Charles Henry Maxwell Knight was born on 9 July, 1900, and spent most of his childhood in the village of Mitcham, which was not yet part of London but no longer part of the surrounding countryside either. His father was a solicitor, as well as a philanderer and a spendthrift. Max’s mother, Ada, who was by then on her second marriage, was large and loud and loved to sing. She was the livewire of the Knight household. When her cheating husband ran out of money, as he frequently did, it was Ada who packed up their modest belongings and took their youngest, Max, and his two siblings, Eric and Enid, to stay with their rich uncle in Wales. The reason Max had such vivid memories of life at Tythegston Court, with its servants, its manicured formal gardens and its rambling grounds, was that his father was so often broke.
Yet the defining characteristic of Max’s early years was not this financial insecurity, and the peripatetic life which followed; it concerned his relationship with wild creatures. As a child, Max was obsessed with animals. By the age of nine, he had kept lizards, mice, rats, hedgehogs, slow worms, many different species of bird, ‘and, of course,’ he wrote, ‘the inevitable tortoises’.3 Rescuing animals and taking care of them was a fixation for him, and it helped to bring this otherwise shy boy out of himself. ‘I was brought up never to be afraid of any animal without good reason,’ he once wrote.4 This hobby burnished him with a lifelong love of the outdoors. It may have also given him an underlying fearlessness.

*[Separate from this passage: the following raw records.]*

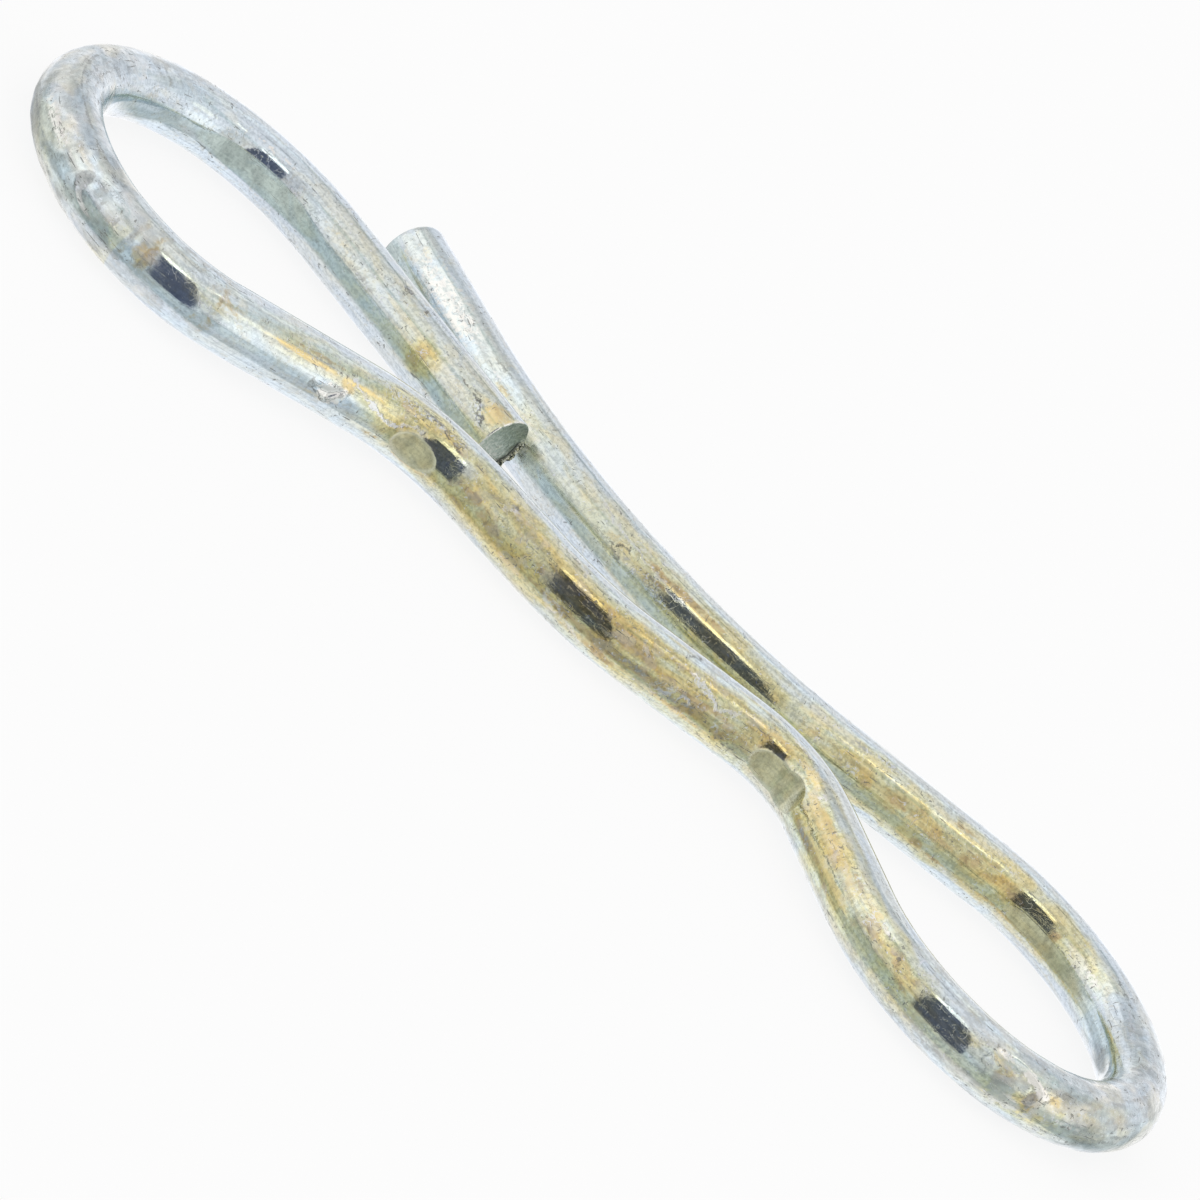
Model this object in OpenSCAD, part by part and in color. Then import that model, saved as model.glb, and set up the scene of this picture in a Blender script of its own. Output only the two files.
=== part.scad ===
// Bow-tie cotter pin: one length of round wire, bent in one plane and lying flat.
// From its short leg's end the wire goes back round the first loop, along the front through a neck,
// the shallow seat for the shaft and a tighter neck, round the second loop, and back behind the seat
// as the long leg, whose flared end goes through the shaft's cross hole.
// Each bend is placed from its neighbours by the straight run or the gap between them.
// X runs along the pin, the short leg and the front bar lie towards -Y, and Z = 0 is what it lies on.

/* [Wire] */
// Diameter of the round wire
wire_d = 3.2; // [2.4:0.1:4]
// How strongly the wire thins where it is bent: in a bend of radius R it loses this times wire_d / R
thinning = 0.05; // [0.03:0.01:0.2]

/* [Shaft seat] */
// Radius of the seat's inside face, against which the shaft lies
seat_r = 9.7; // [8:0.1:13]

/* [First neck] */
// Inside radius of the neck between the first loop and the seat
neck_1_r = 7.1; // [4:0.1:9]
// How far this neck stands round to the left of the seat's middle, in degrees
neck_1_lean = 23.6; // [20:0.1:28]
// Straight run between this neck and the seat
neck_1_run = 4.4; // [2:0.1:7]

/* [Second neck] */
// Inside radius of the neck between the seat and the second loop
neck_2_r = 2.9; // [2:0.1:5]
// How far this neck stands round to the right of the seat's middle, in degrees
neck_2_lean = 39.5; // [36:0.1:44]
// Straight run between the seat and this neck
neck_2_run = 6.6; // [4:0.1:9]

/* [Short leg] */
// Gap between the back of the first neck and the short leg's end
mouth_gap = 2.7; // [1.5:0.1:4]
// How far the short leg's end lies to the right of straight behind that neck, in degrees
short_end_lean = 5.8; // [0:0.1:12]
// Straight length of the short leg
short_leg_l = 12.7; // [9:0.1:15]
// How far its sheared end face is off square, in degrees
shear_lean = 6; // [0:0.5:12]

/* [First loop] */
// Inside radius of the loop's back part, next to the short leg
loop_1_back_r = 7.6; // [7:0.1:9]
// Inside radius of the loop's front part, next to the first neck
loop_1_front_r = 5.3; // [4.5:0.1:6.5]
// Place on the loop where the one radius gives way to the other, in degrees from +X
loop_1_change = 229.5; // [215:0.5:245]
// Straight run between the loop and the first neck
loop_1_run = 8.3; // [6:0.1:10]

/* [Long leg] */
// Inside radius of the long bend in the long leg
long_leg_r = 25; // [20:0.5:32]
// Gap between the back of the second neck and the long leg
throat_gap = 1.65; // [1:0.05:3]
// Gap between the short leg's end and the long leg
tip_gap = 0.2; // [0.2:0.05:1]
// How far the long leg's end points away from the pin's length, in degrees
flare = 39.7; // [34:0.1:45]
// Straight length of the long leg's end
long_end_l = 6.7; // [5:0.1:12]

/* [Second loop] */
// Inside radius of the second loop
loop_2_r = 6.9; // [5.5:0.1:8]
// Straight run between the second neck and the loop
loop_2_front_run = 5.7; // [4:0.1:8]
// Straight run between the loop and the long leg's bend
loop_2_back_run = 9.6; // [7:0.1:12]

/* [Marks of the bending tools] */
// Radius of the bending pin that marked the first neck
neck_1_pin_r = 2.5; // [1.5:0.1:4]
// Place of that mark round the neck, in degrees from +X
neck_1_mark_at = 102; // [95:1:108]
// Depth of that mark
neck_1_mark_depth = 0.2; // [0.1:0.05:0.3]
// Radius of the bending pin that marked the second neck
neck_2_pin_r = 1.8; // [1.2:0.1:2.4]
// Place of that mark round the neck, in degrees from +X
neck_2_mark_at = 82; // [76:1:86]
// Depth of that mark
neck_2_mark_depth = 0.16; // [0.1:0.02:0.24]
// Place of the second, narrow mark beside it, in degrees from +X
neck_2_nick_at = 50; // [47:1:54]
// Depth of the narrow mark
neck_2_nick_depth = 0.07; // [0.03:0.01:0.1]
// Radius of the mandrel that the first loop was wound on
loop_1_mandrel_r = 6.8; // [6.2:0.1:7.1]
// Place of the flat that it left inside the loop, in degrees from +X
loop_1_flat_at = 95; // [85:1:105]
// Depth of that flat
loop_1_flat_depth = 0.14; // [0.06:0.02:0.2]
// Radius of the mandrel that the second loop was wound on
loop_2_mandrel_r = 6.5; // [5.8:0.1:6.7]
// Place of the flat that it left inside the loop, in degrees from +X
loop_2_flat_at = 77; // [67:1:87]
// Depth of that flat
loop_2_flat_depth = 0.08; // [0.04:0.02:0.14]

/* [Hidden] */
$fn = 72;
wire_r = wire_d / 2;
behind = 90;
in_front = -90;
left = 1;
right = -1;

// A bend is [middle, radius of the wire's centreline, way it turns]; a free end is a bend of radius 0.
// Headings are in degrees from +X, going from the short leg's end to the long leg's end.
function polar(distance, angle) = distance * [cos(angle), sin(angle)];
function middle(bend) = bend[0];
function radius(bend) = bend[1];
function turn(bend) = bend[2];
function full_turns(angle) = 360 * floor(angle / 360);

// Distance between the middles of two bends that turn opposite ways, with a straight run between them
function apart(radius_a, radius_b, run) = norm([radius_a + radius_b, run]);

// The point that is p_distance from p and q_distance from q, on one side of the line from p to q
function meet(p, p_distance, q, q_distance, side) =
    let (
        line = q - p,
        along = (norm(line) ^ 2 + p_distance ^ 2 - q_distance ^ 2) / (2 * norm(line)),
        across = sqrt(p_distance ^ 2 - along ^ 2)
    )
    p + (along * line + side * across * [-line.y, line.x]) / norm(line);

// Heading of the straight run that leaves one bend and joins the next
function heading(bend, next) =
    let (
        line = middle(next) - middle(bend),
        rise = (turn(next) * radius(next) - turn(bend) * radius(bend)) / norm(line)
    )
    atan2(line.y, line.x) - asin(min(max(rise, -1), 1));

// The point of a bend's centreline where the wire has a given heading
function point_on(bend, angle) = middle(bend) + turn(bend) * radius(bend) * [sin(angle), -cos(angle)];

// The bends, each placed from those that it touches
seat = [[0, 0], seat_r + wire_r, left];
neck_1_bend = neck_1_r + wire_r;
neck_2_bend = neck_2_r + wire_r;
loop_1_back_bend = loop_1_back_r + wire_r;
loop_1_front_bend = loop_1_front_r + wire_r;
loop_2_bend = loop_2_r + wire_r;
long_leg_bend = long_leg_r + wire_r;

neck_1 = [polar(apart(radius(seat), neck_1_bend, neck_1_run), in_front - neck_1_lean), neck_1_bend, right];
neck_2 = [polar(apart(radius(seat), neck_2_bend, neck_2_run), in_front + neck_2_lean), neck_2_bend, right];

short_end_place = middle(neck_1)
    + polar(neck_1_bend + wire_d + mouth_gap, behind - short_end_lean);
short_end = [short_end_place, 0, left];

loop_step = polar(loop_1_back_bend - loop_1_front_bend, loop_1_change + 180);
loop_1_front_place = meet(
    middle(neck_1), apart(loop_1_front_bend, neck_1_bend, loop_1_run),
    short_end_place - loop_step, norm([loop_1_back_bend, short_leg_l]), left);
loop_1_front = [loop_1_front_place, loop_1_front_bend, left];
loop_1_back = [loop_1_front_place + loop_step, loop_1_back_bend, left];

long_bend_place = meet(
    middle(neck_2), neck_2_bend + long_leg_bend + wire_d + throat_gap,
    short_end_place, long_leg_bend + wire_d + tip_gap, right);
long_bend = [long_bend_place, long_leg_bend, right];

loop_2_place = meet(
    middle(neck_2), apart(neck_2_bend, loop_2_bend, loop_2_front_run),
    long_bend_place, apart(loop_2_bend, long_leg_bend, loop_2_back_run), right);
loop_2 = [loop_2_place, loop_2_bend, left];

end_heading = 180 - flare;
long_end = [point_on(long_bend, end_heading) + polar(long_end_l, end_heading), 0, right];

bends = [short_end, loop_1_back, loop_1_front, neck_1, seat, neck_2, loop_2, long_bend, long_end];
last_run = len(bends) - 2;
headings = [for (i = [0 : last_run]) heading(bends[i], bends[i + 1])];

// A straight run reaches this far into the thinner bends at its ends, and then tapers by this much
lap = 0.05;
shoulder_l = 0.2;
shoulder_drop = 0.05;
// What the shears need beyond the short leg's end, to leave a whole sloping face
shear_stock = 2 * wire_r * tan(shear_lean);

// Each mark is [bend, place round it, radius of the pin or mandrel, depth]
marks = [
    [loop_1_back, loop_1_flat_at, loop_1_mandrel_r, loop_1_flat_depth],
    [neck_1, neck_1_mark_at, neck_1_pin_r, neck_1_mark_depth],
    [neck_2, neck_2_mark_at, neck_2_pin_r, neck_2_mark_depth],
    [neck_2, neck_2_nick_at, neck_2_pin_r, neck_2_nick_depth],
    [loop_2, loop_2_flat_at, loop_2_mandrel_r, loop_2_flat_depth],
];

// The pin's extent, to set its middle over the origin
left_reach = middle(loop_1_back).x - loop_1_back_bend - wire_r;
right_reach = loop_2_place.x + loop_2_bend + wire_r;
front_reach = min(loop_1_front_place.y - loop_1_front_bend, loop_2_place.y - loop_2_bend) - wire_r;
back_reach = middle(long_end).y + wire_r * cos(flare);

module shoulder() {
    cylinder(r1 = wire_r, r2 = wire_r - shoulder_drop, h = shoulder_l);
}

module straight_run(i) {
    before = i == 0 ? shear_stock : lap;
    after = i == last_run ? 0 : lap;
    length = before + norm(point_on(bends[i + 1], headings[i]) - point_on(bends[i], headings[i])) + after;
    translate(point_on(bends[i], headings[i]))
        rotate([0, 90, headings[i]])
            translate([0, 0, -before]) {
                cylinder(d = wire_d, h = length);
                if (i > 0) mirror([0, 0, 1]) shoulder();
                if (i < last_run) translate([0, 0, length]) shoulder();
            }
}

// What a round bending tool standing on the plane pressed out of the inside of a bend
module tool_mark(mark) {
    inside = radius(mark[0]) - wire_r;
    translate(middle(mark[0]) + polar(inside + mark[3] - mark[2], mark[1]))
        cylinder(r = mark[2], h = 2 * wire_d, center = true);
}

module bent_run(i) {
    bend = bends[i];
    turned = turn(bend) * (headings[i] - headings[i - 1]);
    start = turn(bend) == left ? headings[i - 1] - 90 : headings[i] + 90;
    difference() {
        translate(middle(bend))
            rotate(start)
                rotate_extrude(angle = turned - full_turns(turned))
                    translate([radius(bend), 0])
                        circle(d = wire_d * (1 - thinning / radius(bend)));
        for (mark = marks)
            if (mark[0] == bend) tool_mark(mark);
    }
}

// The short leg, with what the shears took off it, so that its face leans towards the front
module short_leg() {
    difference() {
        straight_run(0);
        translate(short_end_place)
            rotate(headings[0] - shear_lean)
                translate([-wire_d, 0, 0])
                    cube(2 * wire_d, center = true);
    }
}

module wire_pin() {
    color("silver")
        translate([-(left_reach + right_reach) / 2, -(front_reach + back_reach) / 2, wire_r]) {
            short_leg();
            for (i = [1 : last_run]) {
                bent_run(i);
                straight_run(i);
            }
        }
}

wire_pin();
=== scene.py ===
# %% [markdown]
# # A bow-tie cotter pin in Blender
# This pin is one length of round steel wire, bent in one plane. It has a loop at each end, two necks and
# a shallow seat between them, and a long leg that goes through the cross hole of a shaft.
# The lesson bends the wire from a bending schedule, presses in the marks that the tools left, and
# then gives it its zinc plating with the yellow-brown film that chromate leaves on zinc.
#
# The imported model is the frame: it says how big the pin is and where it lies. We load it first. All our
# own sizes are in millimetres, and `MM` turns them into Blender's metres.

# %% Load the frame
import math

import bpy
import numpy as np
from mathutils import Matrix, Vector


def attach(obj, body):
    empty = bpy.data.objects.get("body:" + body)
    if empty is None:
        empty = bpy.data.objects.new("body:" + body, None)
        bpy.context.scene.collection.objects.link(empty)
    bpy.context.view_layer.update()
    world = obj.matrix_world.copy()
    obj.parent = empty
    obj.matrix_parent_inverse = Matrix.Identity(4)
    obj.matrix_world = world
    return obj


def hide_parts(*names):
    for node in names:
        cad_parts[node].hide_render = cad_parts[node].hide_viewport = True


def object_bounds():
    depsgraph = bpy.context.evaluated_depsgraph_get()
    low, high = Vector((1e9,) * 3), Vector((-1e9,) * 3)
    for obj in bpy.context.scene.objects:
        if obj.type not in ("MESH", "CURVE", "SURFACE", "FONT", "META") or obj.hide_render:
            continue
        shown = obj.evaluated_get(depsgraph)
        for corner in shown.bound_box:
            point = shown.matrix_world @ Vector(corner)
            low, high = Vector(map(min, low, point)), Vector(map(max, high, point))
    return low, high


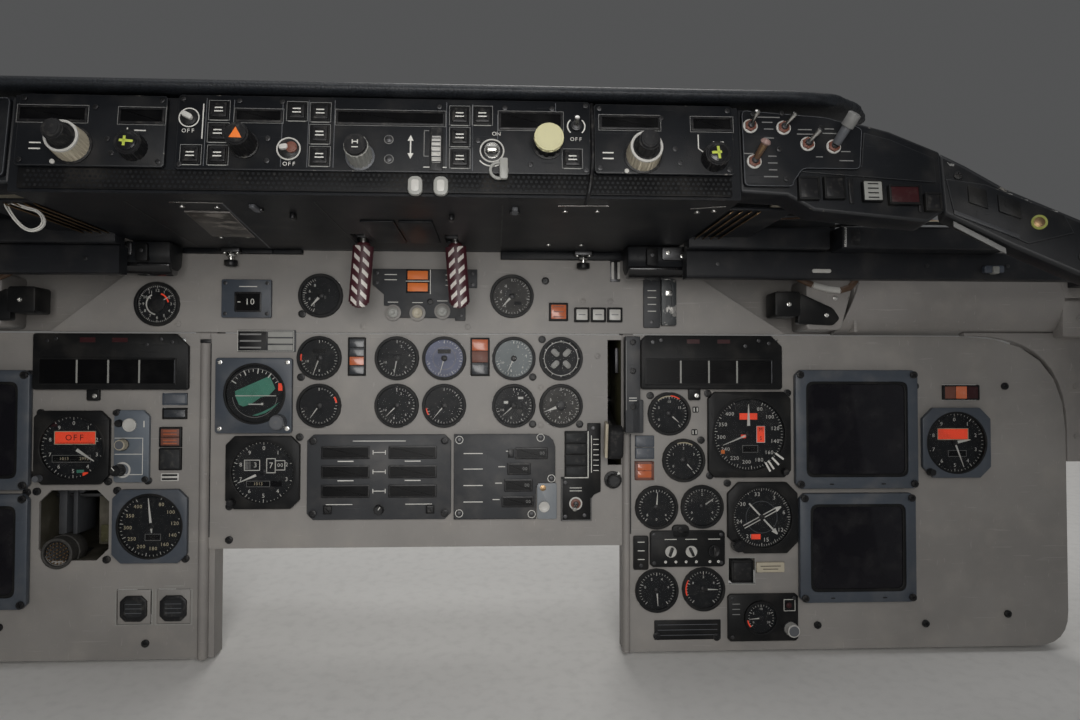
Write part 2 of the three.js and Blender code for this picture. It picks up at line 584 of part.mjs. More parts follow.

His most treasured boyhood memories were of going onto Mitcham Common to hear the churring of the nightjars and the harsh, rasping call of the corncrake, or those moments in his life when he had found an injured creature in the wild, captured it, tamed it and nursed it back to health. When asked about his favourite boyhood pet – Agatha, a white Agouti rat – he described her as ‘more intelligent than any other rat I ever owned – and I had many’.5 More than other boys his age, Max seemed to relish the slow, sleuthing discovery of character. He treated each animal as an individual and liked to spend hours alone with his pets, studiously working out their separate personalities.